Why no Omm … at the end of practice? The Bikram yoga philosophy believes that the perfect balance of a sound body and mind is the epitome of well-being. Since cultivating this balance can be a lifetime process, our classes are dedicated only to the strengthening of the physical body and mind. So, Bikram yoga does not incorporate any spiritual elements into the practice.

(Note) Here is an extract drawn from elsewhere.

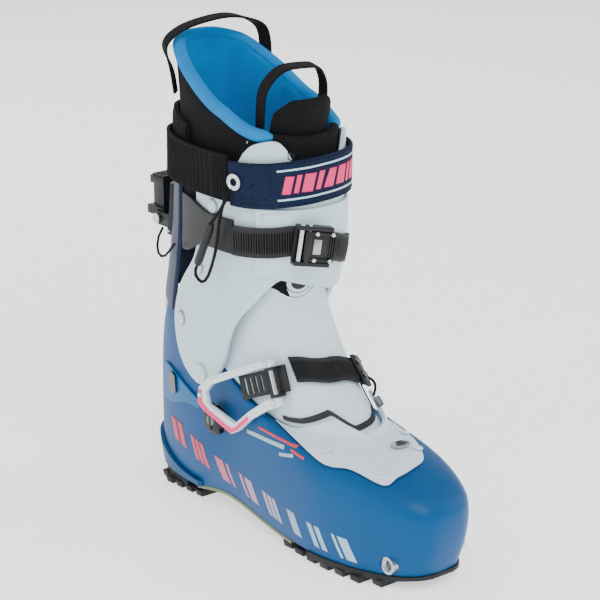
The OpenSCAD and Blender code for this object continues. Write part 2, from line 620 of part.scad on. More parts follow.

How would you rate yoga as a way to get in shape? Every yoga class has a different outcome and approach. The relaxation-based classes help people learn to calm their nerves, lower the heart rate, blood pressure and stress. The more physical classes help people with improving literally every system of the human body, the most obvious being the cardiovascular, muscular, skeletal, immune, nervous and respiratory.
Three Easy Poses
Bikram does not recommend practicing its specialized poses outside the hot room, but Campbell says the following poses can be used to good effect independently or together by someone wanting to try yoga at home.
1) The first, Savasana, is done lying on the back. Heels together, toes out to the side. Arms close to the body, palms facing up. At home, the eyes can be closed. Breathing should be slow and deep. In and out through the nose.
2) The next, Ardha Kurmasana (half tortoise pose), is similar to a child’s pose. Start by kneeling. Arms over the head, palms together, thumbs crossed. Gently stretch up to the ceiling, and slowly come down to the floor with a strong abdomen. Once down, relax the abdomen and stretch, gently, the arms forward, hands/palms staying together.
3) The last, Pavanamuktasana (wind removing pose), you do by lying on your back. Bring the right leg up, hold the leg with your fingers interlaced a couple inches below the knee. Gently, pull the leg a little out to the right and then towards the shoulder. Outside of the hot room, just do a gentle stretch. Switch legs. Then, bring both legs up and hold the legs with arms interlaced a couple inches below the knee. Relax the abdomen and let the legs gently push the abdomen. Keep the chin down.